Между тем в области датировки отдельных саг современным исследователям обычно не удается достигнуть достаточно убедительных результатов. Дело в том, что критерии, используемые в датировке «родовых саг», — заимствование из других письменных саг, упоминание лиц или событий, позднейших по сравнению с тем, о чем рассказывается в саге, и прочие «отражения времени написания» в саге, большая или меньшая «зрелость стиля» и т. д. — основаны на ложном допущении: авторы саг были якобы такими же авторами, как и современные писатели-профессионалы. А заимствования из других письменных саг (самый популярный критерий для датировки саг) предполагает, кроме того, что автор саги был не только писателем-профессионалом, но и еще литературоведом-профессионалом (или саговедом?), внимательно следившим за всеми вновь появляющимися произведениями его специальности и прочитывавшим их сразу же после их появления.
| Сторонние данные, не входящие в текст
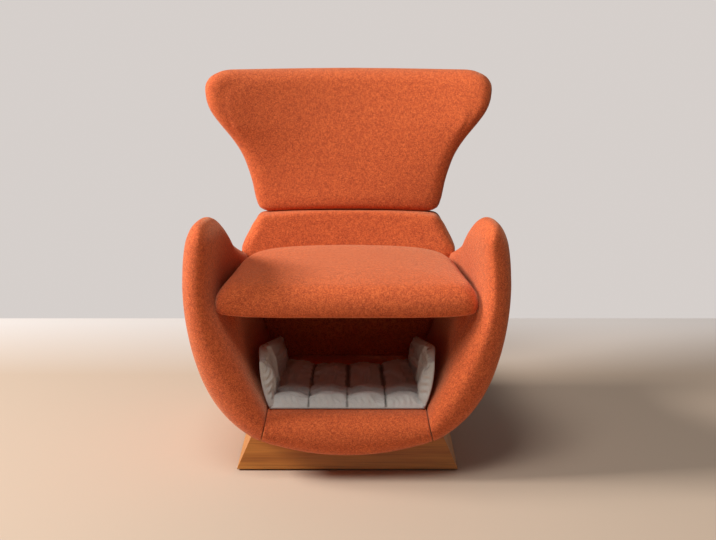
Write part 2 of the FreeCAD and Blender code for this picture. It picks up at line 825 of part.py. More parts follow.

Но еще гораздо менее убедительных результатов достигают исследователи, пытающиеся определить, кто был автором той или иной «родовой саги». Это и понятно: ведь такие попытки целиком основаны на молчаливом допущении, что у каждой из этих саг был совершенно такой же автор, как и у литературных произведений нашего времени, т. е. что автор саги был в полном смысле этого слова создателем своего произведения, осознавал свой вклад в него как авторский и как бы сигнализировал своим будущим исследователям о самом себе как об авторе, то ли намекая на события из своей жизни, на свое окружение или другие свои произведения, то ли стараясь соблюсти свою индивидуальную манеру, последовательно употребляя одни и те же слова и выражения и т. п. Недопущение это находится в вопиющем противоречии со всем, что известно об авторах в отношении «родовых саг», и, в частности, с тем, что неизбежно обнаруживается в исследованиях, основанных на этом допущении.